Visualising how the World’s Centre for Supercomputing Shifted over the Last Decade

1. Introduction
In an age marked by data-driven knowledge, visualisation plays a major role for exploring and understanding datasets. Visualisations have an amazing ability to condense, analyse, and communicate data as if telling a story with numbers. In contrast to text-based means, the interpretation of visual information happens immediately in a pre-attentive manner. It is worth mentioning that the usefulness of data visualisation was introduced early in John Tukey’s landmark textbook Exploratory Data Analysis (Tukey, 1977).
In this post, I present an interactive visualisation that can help explore how the world’s centre for supercomputing has been changing since 2005. To put it in more detailed words, the visualisation answers which countries dominated the possession of supercomputers from 2005 to 2017. The visualisation can be accessed directly from the URL below:
The rest of the post gives an overview of the visualisation, how it was designed, and my personal reflections on the visualisation outcome.
2. Visualisation Pipeline
The visualisation is delivered as a web-based application. The visualisation was produced over the stages sketched in Figure 1. First, the data was collected from the Top500.org lists between the years of 2005 to 2017. The data was scrapped using a Python script that utilised the urllib and BeutifulSoup modules. Data included information on rankings and locations of the Top 500 supercomputers in each year. The location info (i.e. country) was utilised to get latitude and longitude coordinates using Google Maps API.
Subsequently, the data was transformed into the JSON format, again using Python. The JSON-structured data defined the markers to be plotted on the map. The JSON output is described as the “Data Layers” by Google Maps API. The map visualisation is rendered using Google Maps API along with the JSON data layers. Eventually, the visualisation is integrated within a simple web application that can provide interactivity features as well. All the code along with scrapped data are accessible from my GitHub below:
https://github.com/Mahmoud-Elbattah/Top500_Viz_2005-2017

Figure 1: Overview of visualisation Pipeline.
3. Visual Design
The visualisation is provided on top of Google Maps. Map markers are drawn on the map as circles (Figure 2). Particularly, every circle is placed on a country where at least one supercomputer was included in the Top500 list. The circle radius represents the percentage of possessed supercomputers with respect to the Top500 list in a specific year. For example, Figure 2 visualises the Top500 list in the year 2014. At glance, it can be learned that the USA was the largest incubator of supercomputers in that year.
4. Interactivity
It was aimed to provide a flexible way that can portray how the world’s centre for supercomputing changed over the years 2005-2017. In this regard, a JQuery-based slider is used, which serves as a slide-able timeline. The visualisation is loaded automatically as the user slides the years forward or backward. In addition, the map markers show more info (e.g. number of supercomputers) as the mouse cursor moves over.

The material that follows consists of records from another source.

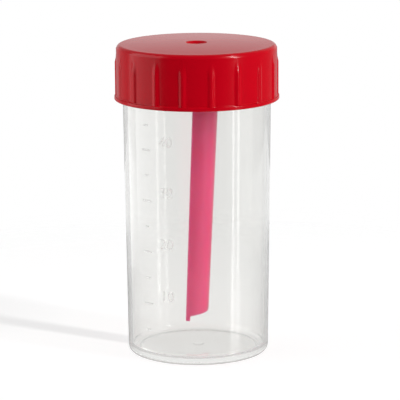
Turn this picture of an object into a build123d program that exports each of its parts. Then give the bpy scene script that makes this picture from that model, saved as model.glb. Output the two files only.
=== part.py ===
from build123d import *

import math
import os

# A 60 ml stool specimen container: a clear moulded jar, a ribbed screw cap and a spoon that hangs in it.
# Millimetres. The origin is the centre of the ring that the jar stands on, and +Z runs up the jar's axis.
# The front of the object is its -Y side. The cap is screwed down.

# Jar: a slightly tapered cup with a straight neck, whose bore never narrows upward.
jar_base_diameter = 33.4
jar_shoulder_diameter = 35.0
jar_shoulder_height = 61.6
jar_height = 72.6
jar_wall = 1.0
jar_floor = 1.0
neck_step = 0.15
foot_recess = 0.5
foot_ring_width = 1.6
base_edge_chamfer = 0.9
floor_corner_chamfer = 0.8
rim_chamfer = 0.2

# Cap: a shallow cup over the neck, with gripping ribs outside and a lip inside that plugs the bore.
cap_skirt_length = 11.6
cap_top_thickness = 1.4
cap_crown = 0.4
cap_wall = 0.9
neck_clearance = 0.7
cap_edge_chamfer = 0.55
rib_count = 18
rib_radius = 0.9
rib_height = 0.35
rib_slope_length = 0.8
rib_top_setback = 3.0
rim_bead_height = 0.9
rim_bead_proud = 0.55
rim_bead_chamfer = 0.3
lip_depth = 2.6
lip_thickness = 0.8
lip_clearance = 0.15
lip_lead_in = 0.35
lip_lead_in_length = 0.7
dimple_diameter = 5.2
dimple_depth = 0.6

# Socket under the cap, and the spoon's peg that clicks into it.
socket_length = 6.0
socket_wall = 1.35
socket_end_gap = 0.3
socket_mouth_chamfer = 0.2
socket_root_chamfer = 0.4
peg_diameter = 4.0
peg_length = 5.0
peg_clearance = 0.05
peg_chamfer = 0.4
snap_bead_proud = 0.22
snap_bead_half_width = 0.4
snap_bead_rise = 2.6

# Spoon: a flange under the peg, and a long blade like a strip of a tapering tube that leans to the left.
flange_thickness = 1.4
flange_margin = 0.45
blade_wall = 1.0
blade_root_radius = 4.67
blade_end_radius = 4.09
blade_first_angle = -110.0
blade_sweep = 110.0
blade_root_shift = 0.62
blade_end_shift = -1.70
blade_end_slant = 8.5
blade_corner_radius = 1.5
toe_width = 1.0
toe_length = 1.15
toe_floor_gap = 6.25

# Sizes of the jar that follow from those above.
jar_base_radius = jar_base_diameter / 2
jar_shoulder_radius = jar_shoulder_diameter / 2
neck_radius = jar_shoulder_radius - neck_step
neck_start = jar_shoulder_height + neck_step
floor_height = foot_recess + jar_floor
bore_floor_radius = jar_base_radius - jar_wall
bore_neck_radius = jar_shoulder_radius - jar_wall
foot_ring_inner_radius = jar_base_radius - base_edge_chamfer - foot_ring_width

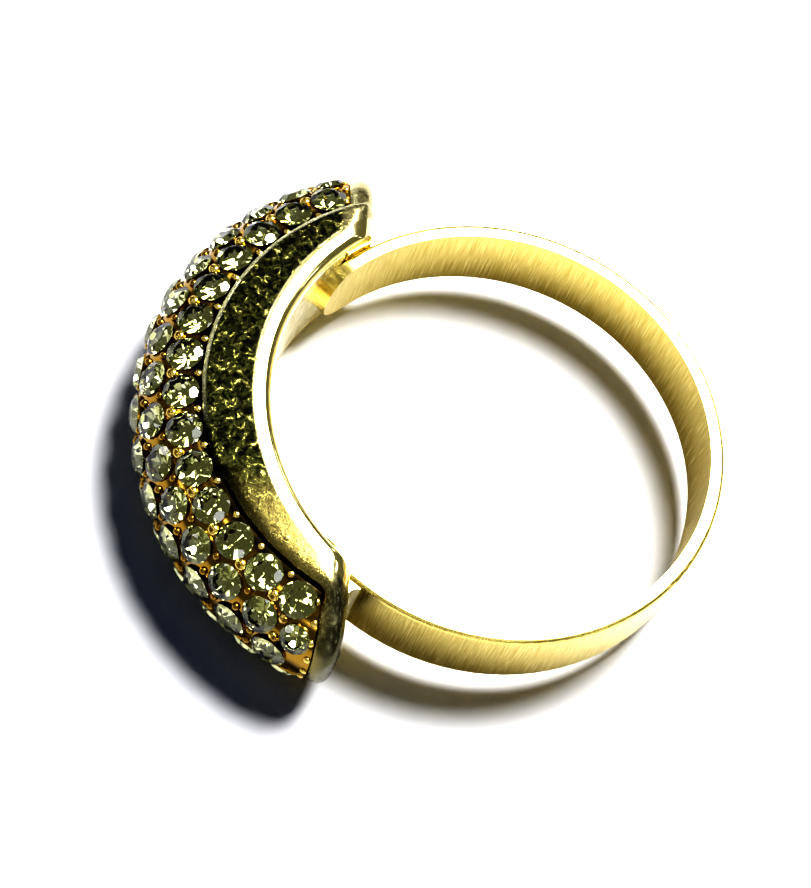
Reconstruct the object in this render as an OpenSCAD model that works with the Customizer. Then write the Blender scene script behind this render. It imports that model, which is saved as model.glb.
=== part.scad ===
// Pave dome cocktail ring, lying on its side: the finger hole runs along Z,
// the stone-set head points along -X and the plain band closes the loop on +X.

/* [Finger hole and band] */
// Radius of the finger hole
bore_radius = 8.6; // [8.2:0.05:9]
// Width of the band along the finger
band_width = 3.2; // [2.4:0.1:3.9]
// Radial thickness of the band
band_thickness = 0.55; // [0.45:0.05:0.7]
// Rounding of the band's two outer edges
band_edge_radius = 0.16; // [0.05:0.01:0.22]
// Arc of each band tongue that lies under the head, in degrees
tongue_arc = 17; // [10:1:24]

/* [Head frame] */
// Distance of the head's two flat ends from the finger's axis, towards the crest
end_distance = 5.5; // [4.6:0.05:6.2]
// Thickness of the plain wall past each end of the pave
end_wall = 1.1; // [0.9:0.05:1.4]
// Width of the head along the finger, at the flat rims
head_width = 5.6; // [5.4:0.1:6.8]
// Width of the frame's edge beside the pave, at the middle of the head
lip_width = 0.29; // [0.2:0.01:0.4]
// Height of that edge above the foot of the dome
lip_rise = 0.12; // [0:0.01:0.15]
// Radial width of the flat rim beside the finger
rim_width = 0.5; // [0.3:0.05:0.7]
// Chamfer between the flat rim and the inner surface
rim_bevel = 0.22; // [0.1:0.01:0.3]
// Lean of the side walls toward the pave, in degrees
wall_lean = 8; // [2:0.5:9]
// Radius of the upright corners where the side walls meet the end walls
corner_radius = 1.15; // [0.8:0.05:1.2]
// Rounding between each end wall and the crest
crest_round = 0.8; // [0.4:0.05:1]

/* [Crest line] */
// Height of the crest above the band's outer face, at the middle of the head
head_height = 4.8; // [4.5:0.1:5.4]
// Distance from the finger's axis to the centre of the crest line
crest_offset = 2.45; // [2.1:0.05:2.95]

/* [Back liner] */
// Thickness of the plate that closes the hollow back
liner_thickness = 0.45; // [0.3:0.05:0.55]
// Width of the frame's edge on each side of the liner
liner_border = 0.62; // [0.5:0.01:0.8]
// Width of the hollow behind the liner
cavity_width = 2.3; // [1.6:0.1:2.6]
// Metal left between the hollow and the pave plate's pocket
cavity_floor = 0.65; // [0.4:0.05:0.8]

/* [Pave plate] */
// Depth of the plate's skirt inside the frame's lip
skirt_depth = 0.3; // [0.2:0.05:0.4]
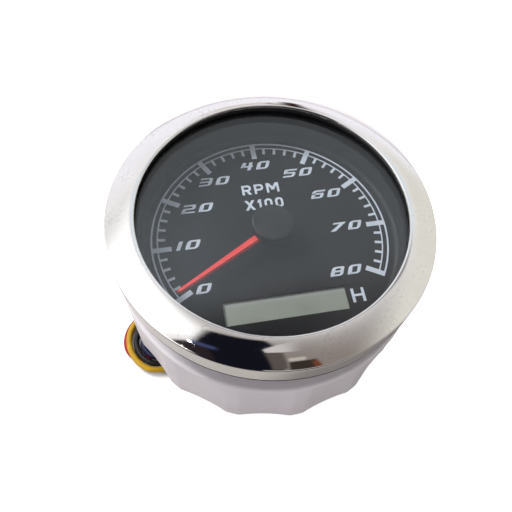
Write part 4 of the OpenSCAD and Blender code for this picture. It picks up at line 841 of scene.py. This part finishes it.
floor = {"half": 6.0, "frontShade": "#b2afac", "backShade": "#f6f3fa", "from": -0.06, "to": 0.12,
         "backGlow": 0.12, "seen": "#dcdcdc", "seenGlow": 0.85, "gap": 0.006, "shut": 0.45, "open": 0.8}
floorCorners = np.array([(-1, -1, 0), (1, -1, 0), (1, 1, 0), (-1, 1, 0)]) * floor["half"]
floorMesh = bpy.data.meshes.new("floor")
floorMesh.from_pydata(floorCorners.tolist(), [], [(0, 1, 2, 3)])
floorPiece = bpy.data.objects.new("floor", floorMesh)
# Matt studio board: burnt out to white in the frame. It lights the part from below with painted shade at the
# front and a painted glow behind, and narrow gaps, such as between the wires, have painted shade
board, tree, shader, place = newMaterial("pale studio board", Roughness=0.8, Emission_Color=(1, 1, 1, 1))
y = addNode(tree, "SeparateXYZ", {"Vector": place}, "Y")
# Painted shade at the front of the board and a painted glow behind it, in the light that it throws on the part
behind = addNode(tree, "MapRange", {"Value": y, "From Min": floor["from"], "From Max": floor["to"]},
                 interpolation_type="SMOOTHSTEP")
shades = {"Factor": behind, 6: toLinear(floor["frontShade"]), 7: toLinear(floor["backShade"])}
shade = addNode(tree, "Mix", shades, 2, data_type="RGBA")
seen = addNode(tree, "LightPath", {}, "Is Camera Ray")
colour = addNode(tree, "Mix", {"Factor": seen, 6: shade, 7: toLinear(floor["seen"])}, 2, data_type="RGBA")
glow = addNode(tree, "Math", {0: behind, 1: floor["backGlow"]}, operation="MULTIPLY")
# Painted shade in narrow gaps: the white that the camera sees fades where the board is enclosed
openness = addNode(tree, "AmbientOcclusion", {"Distance": floor["gap"]}, "AO", samples=8)
seenGlow = addNode(tree, "MapRange", {"Value": openness, "From Min": floor["shut"], "From Max": floor["open"],
                                      "To Max": floor["seenGlow"]})
strength = addNode(tree, "Mix", {"Factor": seen, 2: glow, 3: seenGlow}, data_type="FLOAT")
setInputs(shader, {"Base Color": colour, "Emission Strength": strength})
floorMesh.materials.append(board)
bpy.context.scene.collection.objects.link(floorPiece)


# Studio surroundings and light

def boxEdges(middle, half, turn, soft):
    # The four edges of a rectangle in the chart: outward direction in degrees, distance and softness of each
    turns = turn + np.array([0, 90, 180, 270])
    outward = np.stack([np.cos(np.radians(turns)), np.sin(np.radians(turns))], -1)
    return [(t, float(n @ middle) + w, soft) for t, n, w in zip(turns.tolist(), outward, half * 2)]


# Surroundings that the steel and the glass mirror. Places are on a chart of the sky: x / (1 + z) and
# y / (1 + z) of a direction, so straight up is (0, 0) and the horizon a circle of radius 1. A panel is a
# colour, a strength and its edges, and a later one lies over the earlier. Fill panels aren't mirrored.
studio = {
    "front": "#89807b", "back": "#f2f1f1", "rampTurn": 72.5, "ramp": (-0.26, 0.44), "strength": 1.05,
    "panels": [
        ("#e4e2da", 1.0, [(180, -0.4, 0.3)]),  # cream side on the right
        ("#f4f2f9", 1.08, [(270, -0.6, 0.3)]),  # lilac white at the back
        ("#ffffff", 1.5, boxEdges((-0.4, 0.1), (0.22, 0.24), 0, 0.25)),  # white of the bezel's left slope
        ("#dde4ea", 1.05, boxEdges((0.1, 0.33), (0.3, 0.1), 0, 0.08)),  # pale veil on the glass
        ("#dfe8f0", 1.3, boxEdges((-0.02, 0.27), (0.05, 0.05), 0, 0.08)),  # brighter on its left
        ("#3a3634", 1.0, boxEdges((0.04, 0.18), (0.08, 0.045), 0, 0.05)),  # dark stretch below the display
        ("#8c8886", 1.0, boxEdges((0.2, 0.17), (0.12, 0.05), 0, 0.08)),  # its greyer end on the right
        # Navy patch on the near slope, and its brown left end
        ("#12131c", 1.0, [(0, 0.005, 0.02), (133, 0.085, 0.04), (90, -0.015, 0.05), (270, 0.62, 0.1)]),
        ("#2a2226", 1.0, [(0, -0.24, 0.03), (90, -0.145, 0.02), (180, 0.42, 0.06), (270, 0.5, 0.1)]),
        ("#5a534f", 1.0, boxEdges((-0.008, -0.27), (0.03, 0.072), 2, 0.02)),  # grey strip beside it
        ("#38302b", 1.0, boxEdges((0.08, -0.33), (0.05, 0.04), 0, 0.012)),  # small brown block
        ("#74412f", 1.0, boxEdges((0.137, -0.335), (0.012, 0.035), 25, 0.015)),  # its reddish edge
        ("#bfbab0", 1.0, boxEdges((0.06, -0.272), (0.03, 0.014), 0, 0.015)),  # pale patch above it
        ("#35261f", 1.0, boxEdges((0.05, -0.39), (0.13, 0.04), 0, 0.01)),  # brown line under it
        # Pale wedge at the navy patch's right
        ("#cdc8c8", 1.0, [(139.5, -0.078, 0.01), (180, 0.036, 0.01), (270, 0.195, 0.01), (0, 0.05, 0.08)]),
        ("#4a433e", 1.0, [(90, -0.385, 0.03)]),  # thin dark line along the slope's near corner
        ("#dbd3d0", 1.0, boxEdges((0.13, 0.62), (0.16, 0.08), 0, 0.15)),  # cream stretch on the far slope
        ("#a08a84", 1.0, boxEdges((0.14, 0.61), (0.006, 0.09), -5, 0.02)),  # thin line in it
        ("#342424", 1.0, boxEdges((0.2, 0.64), (0.028, 0.15), -14, 0.045)),  # brown streak on the far slope
        ("#7c8ad0", 0.45, boxEdges((-0.25, -0.165), (0.05, 0.006), -22, 0.035)),  # blue haze beside the glint
        ("#ffeedd", 5.0, boxEdges((-0.352, -0.178), (0.003, 0.003), 0, 0.006)),  # fainter, warmer glint
        ("#ffffff", 40.0, boxEdges((-0.298, -0.15), (0.003, 0.003), 0, 0.006)),  # glint at the lower left
    ],
    "fillPanels": [
        ("#e9e3e6", 2.1, [(90, -0.6, 0.12)]),  # pale light low in front
        ("#f2eaf2", 2.4, boxEdges((-0.75, -0.4), (0.2, 0.3), 0, 0.2)),  # and low on the left
        ("#cdcad2", 0.75, [(270, -0.4, 0.3)]),  # softer from the back, so that white plastic keeps its shading
    ],
}
world = bpy.data.worlds.new("studio")
world.use_nodes = True
tree = world.node_tree
way = addNode(tree, "TexCoord", {}, "Generated")
height = addNode(tree, "SeparateXYZ", {"Vector": way}, "Z")
overOne = addNode(tree, "Math", {0: height, 1: 1.0}, operation="ADD")
overOne = addNode(tree, "Math", {0: overOne, 1: 0.2}, operation="MAXIMUM")
flat = addNode(tree, "VectorMath", {0: way, 1: (1, 1, 0)}, operation="MULTIPLY")
shrunk = addNode(tree, "Math", {0: 1.0, 1: overOne}, operation="DIVIDE")
chart = addNode(tree, "VectorMath", {0: flat, "Scale": shrunk}, operation="SCALE")


def beyond(turn, near, far):
    # How far the chart's place has gone from near to far along a direction, 0 to 1
    direction = (np.cos(np.radians(turn)), np.sin(np.radians(turn)), 0)
    along = addNode(tree, "VectorMath", {0: chart, 1: direction}, "Value", operation="DOT_PRODUCT")
    return addNode(tree, "MapRange", {"Value": along, "From Min": near, "From Max": far},
                   interpolation_type="SMOOTHSTEP")


ramp = beyond(studio["rampTurn"], *studio["ramp"])
room = {"Factor": ramp, 6: toLinear(studio["front"]), 7: toLinear(studio["back"])}
light = {0: addNode(tree, "Mix", room, 2, data_type="RGBA"), "Scale": studio["strength"]}
light = addNode(tree, "VectorMath", light, operation="SCALE")
mirrored = addNode(tree, "LightPath", {}, "Is Glossy Ray")
notMirrored = addNode(tree, "Math", {0: 1.0, 1: mirrored}, operation="SUBTRACT")
for kind, share in (("panels", 1.0), ("fillPanels", notMirrored)):
    for colour, strength, edges in studio[kind]:
        inside = share
        for turn, distance, soft in edges:
            edge = beyond(turn, distance + soft / 2, distance - soft / 2)
            inside = addNode(tree, "Math", {0: inside, 1: edge}, operation="MULTIPLY")
        shade = tuple(strength * v for v in toLinear(colour)[:3]) + (1.0,)
        light = addNode(tree, "Mix", {"Factor": inside, 6: light, 7: shade}, 2, data_type="RGBA")
setInputs(tree.nodes["Background"], {"Color": light})
bpy.context.scene.world = world

# Square soft key from the upper left and behind: the cap's and the pointer's soft shadow to the lower right
key = {"place": (-0.55, 0.42, 0.75), "aim": (0, 0, 0.04), "size": 0.26, "watts": 8.5, "colour": "#fffdf8"}
keyData = bpy.data.lights.new("soft_key", "AREA")
keyData.size, keyData.energy, keyData.color = key["size"], key["watts"], toLinear(key["colour"])[:3]
keyLamp = bpy.data.objects.new("soft_key", keyData)
dx, dy, dz = np.array(key["aim"], float) - np.array(key["place"], float)
keyLamp.location = key["place"]
keyLamp.rotation_euler = (np.arctan2(np.hypot(dx, dy), -dz), 0, -np.arctan2(dx, dy))
keyLamp.visible_glossy = False
bpy.context.scene.collection.objects.link(keyLamp)
bpy.context.scene.view_settings.view_transform = "Standard"
print("floor and light made")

5. Reflections on Visualisation
It is quite interesting how the picture changed over the years. In 2005, China had only 19 supercomputers in the Top500 list, compared to 277 owned by USA. Today, China has 160 supercomputers, which makes it stand on equal footing with USA. This translates into how the world’s centre for supercomputing continues to shift eastwards.
The visualisation also shows what can be described as the rise and fall of some countries in the Top500 list. An adequate example is the case of Israel and Poland. On one hand, there were 8 supercomputers in Israel in 2005. That figure has been fluctuating till 2015, and since 2016 Israel had no supercomputers listed in the Top500 at all. On the other hand, Poland had no existence in the Top500 list before the year 2008. However, the number of supercomputers in Poland has been usually increasing since 2008, and has currently reached 6 in 2017. Those are just examples, and I am looking forward to hearing further interesting observations from the SoHPC community.
References
Tukey, J.(1977). Exploratory Data Analysis. New York: Addison Welsey.